How she got in the house in the first place is never explained, but the neighbour’s kid comes into the couple’s bedroom, snarling a little more than an 8 year old should, but in fairness she did seem to be missing most of a lip, that’s bound to create some sort of speech impediment.
So poor Louis leans in just far enough to leave his neck exposed and…
Now being an emergency nurse, Ana must have seen this sort of thing before, but she probably didn’t expect the young girl from next door to cause the gushing wound, and thought it even less likely that it would happen in their bedroom at 6 AM.
Louis predictably enough (for a zombie movie) sparks up a little after death, and immediately takes a different interest in Ana, once again deciding that some shower action might be appropriate, only this time rip your living flesh from your body action.
Ana decides that enough of this relationship and kicks Louis to the kerb by jumping out the window and driving off, once outside she realizes that she isn’t in Kansas anymore. At least I don’t think this was filmed in Kansas. What do I know I’m not American?
Outside everything is in chaos, there are some awesome visuals in these first moments of realization, including a massive fuel station crash that still has impact even when you’ve seen the film half a dozen times like me.

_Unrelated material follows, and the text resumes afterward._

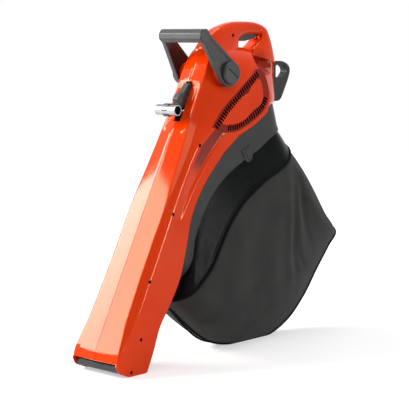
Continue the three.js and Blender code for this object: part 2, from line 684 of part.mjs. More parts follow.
// ---------------------------------------------------------------- front bail
function makeBail() {
  const armIn = hubFace + gap;
  const armOut = armIn + armThick;
  const grip = new THREE.Vector2(pivot.x + bailReachY, pivot.y + bailReachZ);
  const reach = Math.hypot(bailReachY, bailReachZ);
  const heading = Math.atan2(bailReachZ, bailReachY);
  const spread = Math.acos((armBossRadius - armEndRadius) / reach);
  const armShape = new THREE.Shape();
  armShape.absarc(pivot.x, pivot.y, armBossRadius, heading + spread, heading - spread + 2 * Math.PI, false);
  armShape.absarc(grip.x, grip.y, armEndRadius, heading - spread, heading + spread, false);
  let frame = barX(grip.x, grip.y, gripCore, -armIn - 4, armIn + 4);
  for (const side of [-1, 1]) {
    const arm = new THREE.ExtrudeGeometry(armShape, {
      depth: armThick - armBevel, bevelEnabled: true, bevelThickness: armBevel, bevelSize: armBevel,
      bevelOffset: -armBevel, bevelSegments: 1, curveSegments: 5 });
    const turn = new THREE.Matrix4().makeBasis(
      new THREE.Vector3(0, 1, 0), new THREE.Vector3(0, 0, 1), new THREE.Vector3(1, 0, 0));
    arm.applyMatrix4(turn).translate(armIn, 0, 0);
    const keep = boxSolid(armIn, armOut, -beyond, backY, 0, handleTop + beyond);
    let solid = toSolid(arm).intersect(keep);
    if (side < 0) solid = solid.mirror([1, 0, 0]);
    frame = frame.add(solid);
  }
  frame = frame.subtract(barX(pivot.x, pivot.y, boltRadius + gap, -beyond, beyond));
  addPart('bail_frame', toGeometry(frame), finish.grey());
  const flats = new THREE.Shape();
  const corner = gripHalf * Math.tan(Math.PI / 8);
  const quarter = [[gripHalf, -corner], [gripHalf, corner]];
  flats.setFromPoints([0, 1, 2, 3].flatMap((k) => quarter.map(([y, z]) => new THREE.Vector2(y, z)
    .rotateAround(new THREE.Vector2(), k * Math.PI / 2 + gripTurn).add(grip))));
  const bore = barX(grip.x, grip.y, gripCore + gap, -beyond, beyond);
  const bar = toSolid(sidePrism(flats, -armIn + gap, armIn - gap)).subtract(bore);
  addPart('bail_grip', toGeometry(bar), finish.grey());

  for (const [name, side] of [['right', 1], ['left', -1]]) {
    const face = armOut + gap;
    const knobSolid = clampKnob(face);
    const bolt = barX(pivot.x, pivot.y, boltRadius, hubFoot - 2, face + knobThick - 5)
      .add(barX(pivot.x, pivot.y, boltRadius + boltHeadGrow, hubFoot - boltHeadThick, hubFoot - gap, 6));
    for (const [part, solid, skin] of [[`clamp_knob_${name}`, knobSolid, finish.grey()],
      [`pivot_bolt_${name}`, bolt, finish.steel()]]) {
      addPart(part, toGeometry(side > 0 ? solid : solid.mirror([1, 0, 0])), skin);
    }
  }
}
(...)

Ana eventually reverses her car off an embankment and her lights go out…
And that’s when the opening credits roll! An aside here, the credits and aptly ominous sounding Johnny Cash song are both well used, in most movies the credits tell you what you are watching and who did it, these set a tone and add to the film.

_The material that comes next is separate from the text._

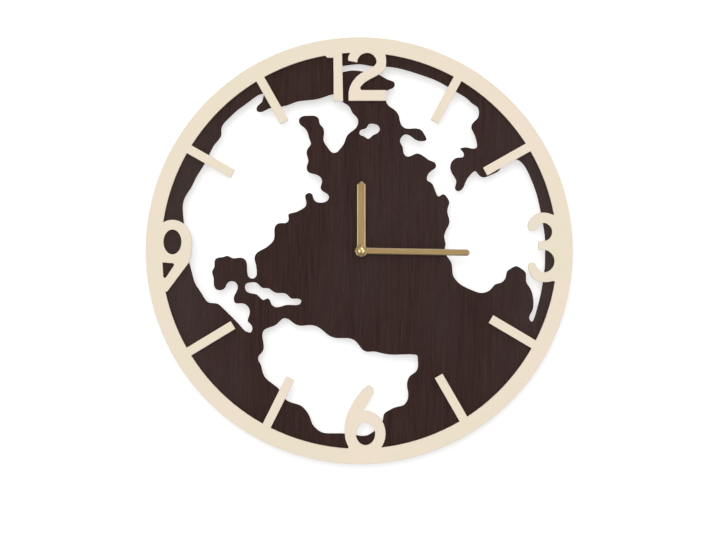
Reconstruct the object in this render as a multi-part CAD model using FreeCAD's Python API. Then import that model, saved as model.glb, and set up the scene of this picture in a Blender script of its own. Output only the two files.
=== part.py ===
import FreeCAD
import Part
import math
import os

from FreeCAD import Vector

# Wall clock with a world map cut out of its dark board, a light ring of figures and hour
# bars laid on it, and a battery quartz movement behind. Millimetres, +Z up, the dial faces -Y.
# The origin is where the axis of the hands meets the wall. Depths are measured from the wall.

# Board and dial ring
ring_radius = 175.0
ring_band_share = 0.072
ring_thickness = 4.0
board_thickness = 4.0
board_inset = 1.0
dial_offset_x = -1.7
dial_offset_z = 0.1
bar_width = 7.4
cut_overrun = 1.0

# Fits and clearances
press_gap = 0.02
running_gap = 0.06
side_gap = 0.1

# Hands
hour_hand_length = 57.0
hour_hand_width = 6.9
hour_hand_bevel = 0.9
hour_hand_tip_height = 2.7
hour_hand_tip_half = 1.0
hour_hand_tip_bow = 0.45
minute_hand_length = 88.8
minute_hand_width = 5.2
minute_hand_bevel = 0.8
minute_hand_tip_height = 1.9
minute_hand_tip_half = 1.4
minute_hand_tip_bow = 0.5
minute_hand_angle = 91.0
hand_hub_radius = 5.3
hand_hub_sides = 8
hand_sheet = 0.5
hand_edge = 0.2
hand_bush_height = 0.9
hand_bush_wall = 0.85
hand_bush_nose_wall = 0.4
hour_hand_lift = 0.5
hand_spacing = 0.5
cap_radius = 3.5
cap_skirt = 0.7
cap_dome_height = 2.0
cap_thread_length = 1.6
cap_thread_step = 0.35

# Movement case
case_above = 22.0
case_below = 34.0
case_wall = 1.3
case_front_wall = 1.5
case_corner = 3.0
partition_thickness = 1.2
cover_thickness = 1.5
post_radius = 1.3
post_inset = 3.2
finger_notch_width = 14.0
finger_notch_depth = 7.0

# Threaded bush, nut, washer, gasket and hanger
bush_radius = 3.5
bush_collar_radius = 5.6
bush_front_length = 8.8
nut_across_flats = 9.0
nut_sides = 6
nut_thickness = 2.4
washer_radius = 5.0
washer_thickness = 0.5
gasket_radius = 15.0
gasket_thickness = 1.0
hanger_sheet = 0.8
hanger_width = 20.0
hanger_drop = 9.0
hanger_rise = 16.0
hanger_hole_radius = 2.5
hanger_hole_height = 9.5

# Going train, from the rotor to the wheel that carries the minute arbor
wheel_thickness = 0.8
pivot_radius = 0.4
pivot_depth = 0.8
level_gap = 0.4
pinion_overlap = 0.2
centre_distance_third = 6.46
third_angle = 100.0
centre_distance_fifth = 6.7
fifth_angle = 200.0
rotor_distance = 5.6
rotor_angle = 185.0
centre_wheel_teeth = 60
third_pinion_teeth = 8
third_wheel_teeth = 64
fourth_pinion_teeth = 8
fourth_wheel_teeth = 40
fifth_pinion_teeth = 8
fifth_wheel_teeth = 48
rotor_pinion_teeth = 8

# Motion work, from the minute arbor to the hour tube
motion_distance = 9.0
motion_angle = 45.0
cannon_teeth = 12
minute_wheel_teeth = 36
minute_pinion_teeth = 10
hour_wheel_teeth = 40
knob_pinion_teeth = 12
knob_angle = -20.0
minute_tube_radius = 1.75
minute_stem_radius = 0.95
hour_tube_radius = 2.55
plate_thickness = 1.2
clutch_radius = 2.2
clutch_thickness = 0.3

# Setting knob
knob_radius = 4.8
knob_thickness = 2.1
knob_recess = 0.3
knob_flutes = 24
knob_flute_radius = 0.3
knob_shaft_radius = 1.0
knob_well_wall = 1.1
knob_well_floor = 1.5

# Motor
magnet_radius = 2.8
magnet_length = 1.6
magnet_gap = 1.7
stator_thickness = 0.8
stator_air_gap = 0.5
stator_margin = 1.0
stator_arm = 4.0
stator_height = 20.5
coil_rise = 2.0
coil_clearance = 1.73
coil_wall_room = 2.4
coil_foot = 4.6
core_width = 2.0
bobbin_flange = 0.8
bobbin_flange_radius = 3.1
bobbin_wall = 0.5
winding_radius = 2.9

# Electronics
board_length = 17.5
board_height = 12.0
board_inset_right = 1.2
board_inset_low = 0.8
board_sheet = 0.8
board_lift = 1.1
board_post_radius = 1.2
chip_radius = 2.6
chip_height = 1.1
crystal_radius = 1.0
crystal_length = 5.2

# Battery, size AA, and its contacts
battery_radius = 7.1
battery_length = 49.2
battery_nub_radius = 2.7
battery_nub_length = 1.3
battery_sleeve = 0.13
battery_side_gap = 0.45
battery_floor_gap = 0.3
contact_sheet = 0.4
contact_gap = 0.15
contact_room = 2.1
contact_leaf_width = 6.0
contact_leg_width = 1.8
contact_boss_radius = 2.5

# Tooth form: heights in modules, half widths as shares of one tooth's pitch
tooth_top_share = 0.8
tooth_root_share = 1.2
tooth_tip_half_share = 0.075
tooth_foot_half_share = 0.235

# Places on the dial are shares of the ring's radius, to the right and up from its centre.
# Each hour bar runs from its inner end towards the ring.
hour_bar_shares = {
    1: ((0.352, 0.605), (0.460, 0.803)),
    2: ((0.590, 0.3705), (0.7895, 0.483)),
    4: ((0.617, -0.320), (0.8145, -0.437)),
    5: ((0.372, -0.5865), (0.4885, -0.789)),
    7: ((-0.323, -0.598), (-0.430, -0.813)),
    8: ((-0.5915, -0.348), (-0.7905, -0.4685)),
    10: ((-0.593, 0.360), (-0.789, 0.471)),
    11: ((-0.350, 0.603), (-0.457, 0.792)),
}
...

Fast forward a little, Ana is now back on her feet, and she meets with other survivors, each with their own grim tales to tell. They all decide to head to the relative safety of the local mall. The initial crew are Ana, cop Kenneth (Ving Rhames), Michael (Jake Weber), and a pregnant couple.
Once in the mall their initial impediment comes in the form of some dipshit security guards who have decided that allowing others in will somehow compromise their own safety, this all changes when a new batch of survivors shows up and joins the party.
The new group of about 8 (from memory) include 2 wounded, obviously the gang haven’t seen a zombie movie before so they don’t see what’s coming until it gets there.
Another new development is the sighting of another survivor across the road from the mall in a gunshop, after conversing by hand held whiteboard and binoculars they discover that the man’s name is Andy, and that he is alone. Even though he is almost within shouting distance however, the sea of zombies in between makes it nigh impossible to simply catch up for a beer.
Without too much info the middle section of the film has the group entering a semi-normal existence, friendships are formed, the personalities of each of the survivors come to the fore, and they go about making the mall more liveable and settling in.
It is obvious that even though some are better equipped to handle the situation than others, there is no Arnie style hero among them that will single-handedly ward off the zombie hordes, nor a super-genius character who can devise an amazing cure (Pontypool?) or amazing escape. It is simply a bunch of random people thrust together through amazingly unfortunate events.
Most notable among the group though are two guys who couldn’t be more dissimilar, Michael is loyal, quiet and sensible and extremely determined despite his background not suggesting any heroism,“I sell TVs at Best Buy”. His antithesis is Steve, a smarmy, self-absorbed prick of a man who wants no part in anything even vaguely dangerous and is more than content sitting at the back of the room and throwing jibes around without ever being the least bit helpful.
Steve is a total wanker but provides most of the funny in the film, so much so that I didn’t actually want him to get what he really deserved, and Michael was so resourceful and selfless that you want him to make it out too, but for the opposite reasons. It’s rare that a horror film takes the time to actually highlight the various personalities of the characters to an extent greater than “the hero”, “the nerd”, “the hot chick” and “the evil guy who will die horribly”.
The ongoing discussions invariably return to the outside world; are there unaffected “safe” areas?; are there even other survivors?; and the overriding question remains should they stay in relative security or leave and see for themselves what is “out there”?
Without spoilers, eventually the decision is sort of made for them, and the final 15 or so minutes is nothing short of awesome. The film has some amazing action sequences, some great gore effects and things move at a frantic pace. Say what you want about running zombies but in my view it is scarier to be chased by a foaming and spitting zombie that can do the 40 yard dash in a few seconds than a shuffling mummy-style thing. Obviously the zombies had the good sense to keep up their cardio, even in death.
For those who say that the dead can’t run. They can’t shuffle or walk either fuckers!
The film has a couple of amusing bits, but even in the face of zombie apocalypse it is fair to expect someone to crack a joke every now and then. In the main though it holds true to the tone set in the early going, escaping a flesh-hungry menace can bring you down just a little.
There is never a reason given for the outbreak in zombie-it is, and I maintain that if the movie is good then there doesn’t ever need to be.
And this movie is verrrrry good.
When I originally watched it 6 or so years ago I remember thinking “that couldn’t have been that good could it?” and I watched it again the next night. I was amazed to find that even after the second viewing I was just as blown away.
Since then I have happily introduced this film to many others, and even though Mr Snyder has let me down with both 300 (overrated and super-cheesy) and Watchmen (actually pretty terrible) I still know that sometime in the future he is capable of creating some absolute classics.
After all Dawn of the Dead can’t be the only one surely?
Final Rating – 9 / 10. Proof that remakes don’t have to be simply lazy cash-cows. This is ferocious, adrenaline fuelled and original in its own way. Even though this is not particularly scary it is still a modern horror classic, and should form part of any discerning horror fan’s DVD collection.